**TASK STATEMENT**
Pick every line from the data that holds the word "scene".

**SOURCE MATERIAL**
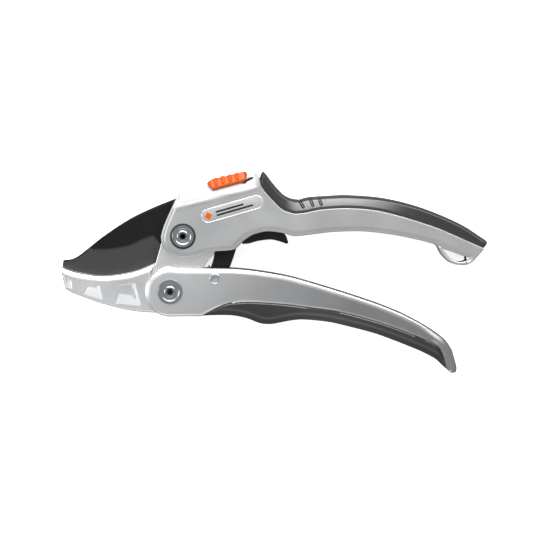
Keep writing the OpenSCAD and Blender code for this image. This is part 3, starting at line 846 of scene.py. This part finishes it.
def blade_leaf():
    """The blade in front of its hub: flat to the bevel line, then falling evenly to the edge."""
    bevel, _ = cut(spine_line, -45.7)
    bevel = np.vstack([bevel, smooth([[-45.7, -6.05], [-39.35, -5.9], [-33.3, -5.3],
                                      [-26.6, -3.8], [-21.5, -1.4], [-17.6, 0.2],
                                      [-14.9, 0.75], [-13.4, -0.8], [-11.65, -3.6],
                                      [-9, -8.5]])])
    edge = np.vstack([edge_line[::-1], [[-9, -10]]])
    count = 160
    low = resample(edge, count)
    mid = resample(bevel, count)
    high = resample(np.vstack([spine_line, [[2, 17], [2, 8]]]), count)
    t = np.linspace(0, 1, 16)[None, :, None]
    ground = low[:, None] + (mid - low)[:, None] * t
    flat = mid[:, None] + (high - mid)[:, None] * t[:, 1:]
    grid = np.hstack([ground, flat])
    drop = 1.25 * (1 - t[0, :, 0])
    height = BLADE - np.concatenate([drop, np.zeros(15)])[None] * np.ones((count, 1))
    spine_off = distance(grid, spine_line)
    height = np.maximum(height - round_over(spine_off, 0.35), 0.3)
    return shell_between(grid, height, -height)


def blade():
    """Leaf, crown, bored hub, and the tail with three round notches for the strut's nose."""
    shells = Shells().add(*blade_leaf())
    turn = math.atan2(T[1], T[0])
    along = np.array([math.cos(turn), math.sin(turn)])
    up = np.array([-along[1], along[0]])
    crank = float(np.hypot(*T))
    edge = [[27.2, 0], [27.2, 4], [25.2, 6], [14, 11.5], [4, 16]]
    notches = [arc([crank - back, 0], 2.3, 180, 0, 10) for back in (9.6, 4.8, 0)]
    tail = np.vstack([[[0, -3], [8, 0]]] + notches + [edge])
    tail = tail[:, :1] * along + tail[:, 1:] * up
    shells.add(*plate(tail, -BLADE, BLADE, 0.15))
    crown = np.vstack([arc(O, 19.3, 103, 60, 20), [[6, 8], [-4, 8]]])
    shells.add(*plate(crown, -BLADE, BLADE, 0.15))
    shells.add(*turned([[5.05, -BLADE], [10.4, -BLADE], [10.5, 0], [10.4, BLADE], [5.05, BLADE],
                        [5.05, -BLADE]], O))
    piece = shells.piece("blade_plate")
    # marks the ground bevel for its painted highlight
    mark(piece, "ground", lambda v: step_up(0.02, 0.12, BLADE - np.abs(v[:, 2])) * (
        v[:, 0] < -9) * (distance(v[:, :2], spine_line) > 0.6))
    finish_piece(piece, "blade_arm", "blade_coating", ["blade"])


def head_with_socket(name, centre, radius, base, top, body, nodes):
    """Turned screw head: domed rim, raised ring, and a six-lobed socket in its middle."""
    profile = [[0, top - 1.5], [0.9, top - 1.5], [1.6, top - 1.45], [1.66, top - 0.5],
               [1.74, top - 0.1], [1.95, top - 0.02], [2.45, top], [2.62, top - 0.12],
               [2.7, top - 0.5], [2.95, top - 0.62], [3.4, top - 0.6],
               [radius - 1.7, top - 0.36], [radius - 1.45, top - 0.2], [radius - 0.9, top - 0.12],
               [radius - 0.45, top - 0.2], [radius - 0.12, top - 0.5], [radius, top - 0.9],
               [radius, base], [3, base], [3, SHANK_LOW], [0, SHANK_LOW]]

    def lobes(r, a):
        return 1 + 0.2 * np.cos(6 * a) * (1 - step_up(1.66, 1.95, r))

    piece = Shells().add(*turned(profile, centre, 120, lobes)).piece(name, sharp=30)
    # marks the socket's inside for the painted shade in its colour
    mark(piece, "socket_shade", lambda v: (np.hypot(*(v[:, :2] - centre).T) < 1.9) & (
        v[:, 2] > top - 2) & (v[:, 2] < top - 0.3))
    finish_piece(piece, body, "bolt_steel", nodes, turned_steel(name + "_steel", centre))


def nut(name, centre, radius, base, body, nodes):
    """Flanged nut under a bolt: a hexagon on a round flange, bored for the shank.

    The hexagon's radius at angle a is its corner's radius times cos 30 / cos(a mod 60 - 30).
    """
    low, hexagon = -PAD, 4.75
    profile = [[3.02, base], [radius, base], [radius, low + 0.75], [radius - 0.15, low + 0.6],
               [hexagon + 0.06, low + 0.55], [hexagon, low + 0.5], [hexagon, low + 0.2],
               [hexagon - 0.25, low], [3.4, low], [3.02, low + 0.3], [3.02, base]]

    def six_sides(r, a):
        turn = np.mod(a, math.pi / 3) - math.pi / 6
        return np.where((r < hexagon + 0.03) & (r > 3.5),
                        math.cos(math.pi / 6) / np.cos(turn), 1.0)

    piece = Shells().add(*turned(profile, centre, 120, six_sides)).piece(name, sharp=30)
    finish_piece(piece, body, "bolt_steel", nodes, turned_steel(name + "_steel", centre))


def rivet_head():
    """Peened end of the strut pin: a shallow dimple inside a raised ring."""
    top = PAD + 0.3
    profile = [[0, top - 0.3], [0.9, top - 0.25], [1.5, top - 0.02], [1.9, top], [2.0, top - 0.1],
               [2.0, -PAD], [0, -PAD]]
    shells = Shells().add(*turned(profile, P, 64))
    shells.add(*turned([[2.05, PAD - 0.3], [2.05, PAD + 0.02], [2.35, PAD + 0.18],
                        [2.65, PAD + 0.02], [2.65, PAD - 0.3], [2.05, PAD - 0.3]], P, 64))
    finish_piece(shells.piece("strut_rivet"), "lower_lever", "bolt_steel", ["strut_pin"])


def strut_piece():
    """Flat link from the strut pin up to its round nose."""
    body = np.vstack([
        smooth([T + [-1.9, -0.6], P + [-0.6, 20], P + [-0.5, 12.15], P + [-2.1, 5.9],
                P + [-4.6, 2]], 5), arc(P, 5, 158, 360, 20),
        smooth([P + [5.4, 2.5], P + [7.5, 5.9], P + [10.35, 14.35], P + [10.5, 17.5],
                P + [9.2, 22.3], T + [1.6, -1.2]], 5), arc(T, 2, -36, 197, 14)])
    piece = Shells().add(*plate(tidy(body), -BLADE, BLADE, 0.3)).piece("strut_link")
    finish_piece(piece, "strut_link", "strut_coating", ["ratchet_strut"])


def trigger_piece():
    """Curved lever with soft edges, split by the slot that its spring lies in."""
    outline = np.vstack([
        smooth([[29.9, 4], [29.4, 0], [29.5, -3.95]], 4),
        smooth([[29.5, -3.95], [33, -3.65], [37.8, -2.35], [44.15, -1.75], [49.25, -3],
                [51.5, -3.8], [52.4, -3.4], [52.45, -2.7], [50.6, 1.2], [45, 4.6],
                [36, 5.4]], 6), arc(TRIGGER, 3.2, 25, 175, 14)])
    shells = Shells().both_sides(*plate(tidy(outline), 1.5, 3.9, 0.7, 0.1))
    middle = smooth([[37, -2.0], [44.15, -1.5], [49.25, -2.75], [51.3, -3.5], [52.1, -2.7],
                     [50.3, 1.0], [45, 4.2], [41.2, 4.8]], 6)
    shells.add(*plate(middle, -1.6, 1.6))
    finish_piece(shells.piece("release_lever"), "trigger", "trigger_black", ["release_trigger"])


def on_spine(uv):
    """Places along and above the head's spine line."""
    uv = np.asarray(uv, float)
    above = np.array([-SPINE_ALONG[1], SPINE_ALONG[0]])
    return SPINE_AT + uv[..., :1] * SPINE_ALONG + uv[..., 1:] * above


def slider_piece():
    """Saddle on the spine: ribbed sloping sides over a plain skirt, and a ribbed back.

    Height = face, less a slope above the skirt, plus ribs along a raised cosine, less a
    quarter-round. The inner side clears the casting over the whole travel.
    """
    u = np.linspace(6.9, 27.3, 205)
    bottom = np.interp(u, [6.9, 9.0, 25.9, 27.3], [0.25, -3.5, -2.4, 0.7])
    wave = 0.5 + 0.5 * np.cos((u - 11.4) * 2 * math.pi / 3.6)
    inside = step_up(9.2, 10.6, u) * (1 - step_up(23.4, 25, u))
    top = np.interp(u, [6.9, 7.9, 9.8, 25.6, 27.1, 27.3], [0.35, 1.2, 1.9, 2.3, 2.15, 0.85])
    ribbed = top + inside * (0.55 * wave**2.5 - 0.1)
    t = np.linspace(0, 1, 44)
    height = bottom[:, None] + (ribbed - bottom)[:, None] * t[None]
    grid = on_spine(np.dstack([u[:, None] * np.ones_like(height), height]))
    above = height - bottom[:, None]
    facet = 8.3 - 0.62 * np.maximum(above - 1.25, 0)
    ribs = 0.85 * (wave**2)[:, None] * inside[:, None] * step_up(1.3, 2.4, above)
    around = np.vstack([grid[:, 0], grid[::-1, -1], grid[:1, 0]])
    front = facet + ribs - round_over(distance(grid, around), 0.5)
    front = np.maximum(front, 6.05)
    passed = [HEAD - facet_fall(grid + LOCK_TRAVEL * part * SPINE_ALONG)[1]
              for part in (0, 0.5, 1)]
    low = np.where(height < 0.3, np.maximum.reduce(passed) + 0.12, 5.0)
    low = np.minimum(low, front - 0.05)
    shells = Shells().both_sides(*shell_between(grid, front, low))
    cap = np.vstack([np.column_stack([u, np.maximum(bottom, 0.28)]),
                     np.column_stack([u, ribbed])[::-1]])
    shells.add(*plate(tidy(on_spine(cap)), -5.6, 5.6, 0.1))
    finish_piece(shells.piece("lock_saddle"), "lock", "lock_orange", ["lock_slider"])


BADGE_FROM = np.array([12.6, 10.15])
BADGE_TO = np.array([36.7, 17.05])


def stadium(r):
    """The badge's outline: two half circles of radius r."""
    lie = math.degrees(math.atan2(*(BADGE_TO - BADGE_FROM)[::-1]))
    return np.vstack([arc(BADGE_FROM, r, lie + 90, lie + 270),
                      arc(BADGE_TO, r, lie - 90, lie + 90)])


def badge_pieces():
    """Blank plate in a raised rim, with a plain diamond and two bars for its mark."""
    face = Shells().add(*plate(stadium(3.0), HEAD - 0.4, HEAD + 0.12, 0.08))
    finish_piece(face.piece("badge_plate"), "frame", "badge_face", ["badge"])
    loop = np.vstack([stadium(3.25), stadium(3.25)[:1]])
    ring = np.column_stack([resample(loop, 140), np.full(140, HEAD + 0.02)])
    rim = Shells().add(*wire(ring, 0.22, 8))
    finish_piece(rim.piece("badge_rim"), "frame", "badge_face")
    lie = (BADGE_TO - BADGE_FROM) / np.hypot(*(BADGE_TO - BADGE_FROM))
    side = np.array([-lie[1], lie[0]])

    def flat(name, corners, slot):
        shells = Shells()
        for points in corners:
            p = np.asarray(points, float)
            shells.add(*plate(BADGE_FROM + p[:, :1] * lie + p[:, 1:] * side, HEAD,
                              HEAD + 0.17, 0.04))
        finish_piece(shells.piece(name), "frame", slot)

    diamond = [[-1.9, 0], [0.1, -2], [2.1, 0], [0.1, 2]]
    flat("badge_diamond", [diamond], "lock_orange")
    bars = [[[4.2, -1.35], [23, -1.35], [23, -0.45], [4.2, -0.45]],
            [[4.2, 0.35], [18.5, 0.35], [18.5, 1.25], [4.2, 1.25]]]
    flat("badge_bars", bars, "ring_black")


def springs():
    """The strut's pair of springs and the trigger's: helices of round wire, straight legs."""
    path = coil_path(np.zeros(2), 3.2, 0.95, 2.25, -math.pi / 2, BLADE + 0.6)
    start, stop = path[0], path[-1]
    lead = np.linspace(start - [5, 0, 0], start, 8)[:-1]
    leave = np.linspace(stop, stop + [0, 6.5, 0], 10)[1:]
    path = np.vstack([lead, path, leave]) * [-1, 1, 1] + [*P, 0]
    pair = Shells().both_sides(*wire(path, 0.45)).piece("strut_spring_wire")
    finish_piece(pair, "lower_lever", "spring_steel", ["strut_spring"])
    path = coil_path(TRIGGER, 2.0, 0.65, 2.5, math.pi, -0.85)
    lead = np.linspace([TRIGGER[0] - 2, TRIGGER[1] + 8.5, -0.85], path[0], 12)[:-1]
    single = Shells().add(*wire(np.vstack([lead, path]), 0.3)).piece("trigger_spring_wire")
    finish_piece(single, "frame", "spring_steel", ["trigger_spring"])


upper_casting()
upper_pad()
lower_casting()
lower_pad()
anvil_casting()
anvil_lip()
blade()
head_with_socket("main_bolt_turned", O, 5.6, HEAD - 1, PAD + 0.7, "frame", ["main_bolt"])
head_with_socket("lower_bolt_turned", Q, 6.2, PAD + 0.05, PAD + 2, "frame", ["lower_bolt"])
nut("main_nut_turned", O, 5.5, -6.4, "frame", ["main_nut"])
nut("lower_nut_turned", Q, 6.2, -6.6, "frame", ["lower_nut"])
rivet_head()
strut_piece()
trigger_piece()
slider_piece()
badge_pieces()
springs()

for name, node in frame["nodes"].items():
    slot = next(s["material_slot"] for s in frame["record"]["subparts"] if s["node"] == name)
    for index in range(len(node.material_slots)):
        node.material_slots[index].material = MATERIALS[slot]


# ---------------------------------------------------------------- floor, light and camera


def floor():
    """Pale paper: white to the camera, and grey to the light that the metal reflects."""
    look = Look("floor_paper", Roughness=0.9, Emission_Strength=0.85)
    tone = look.noise(6, 2)
    paper = look.blend(look.clamp(tone, 0.2, 0.8), grey(0.93), grey(0.95))
    seen = look.node("ShaderNodeLightPath", output="Is Camera Ray")
    look.set("Base Color", look.blend(seen, grey(0.3), paper))
    look.set("Emission Color", look.blend(seen, grey(0), paper))
    mesh = bpy.data.meshes.new("floor")
    half, below = 3.0, -0.0002
    corners = [[-half, -half, below], [half, -half, below], [half, half, below],
               [-half, half, below]]
    mesh.from_pydata(corners, [], [[0, 1, 2, 3]])
    piece = linked("floor", mesh)
    mesh.materials.append(look.material)


def softbox(name, at, size, energy):
    """Oblong area lamp that faces the origin."""
    lamp = bpy.data.lights.new(name, "AREA")
    lamp.shape, lamp.size, lamp.size_y, lamp.energy = "RECTANGLE", size[0], size[1], energy
    holder = linked(name, lamp)
    holder.rotation_euler = (-Vector(at)).to_track_quat("-Z", "Y").to_euler()
    holder.location = at


def studio():
    """A pale surround, a large box and a thin strip past the upper handle, and two fills."""
    world = bpy.data.worlds.new("studio")
    world.use_nodes = True
    back = world.node_tree.nodes["Background"]
    back.inputs[0].default_value = (0.96, 0.98, 1.0, 1)
    back.inputs[1].default_value = 0.47
    bpy.context.scene.world = world
    softbox("upper_box", (0.05, 0.86, 0.7), (1.8, 0.75), 13)
    softbox("edge_strip", (0.1, 0.9, 0.5), (1.3, 0.12), 5)
    softbox("front_fill", (0.0, -0.9, 0.5), (1.2, 0.4), 1.2)
    softbox("left_fill", (-0.8, 0.1, 0.4), (0.4, 0.8), 2.2)


def camera():
    """Looks down from a little above the tool's upper side; the view is 275 mm wide."""
    view_width, lens, sensor, tilt = 0.275, 150.0, 36.0, math.radians(2)
    data = bpy.data.cameras.new("camera")
    data.lens, data.sensor_width = lens, sensor
    holder = linked("camera", data)
    away = view_width * lens / sensor
    aim = place([45.9, -19.4, 4])
    holder.location = (aim[0], aim[1] + away * math.sin(tilt), aim[2] + away * math.cos(tilt))
    holder.rotation_euler = (-tilt, 0, 0)
    bpy.context.scene.camera = holder


floor()
studio()
camera()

**WORKED SOLUTION**
Keep writing the OpenSCAD and Blender code for this image. This is part 3, starting at line 846 of scene.py. This part finishes it.
    bpy.context.scene.world = world
    bpy.context.scene.camera = holder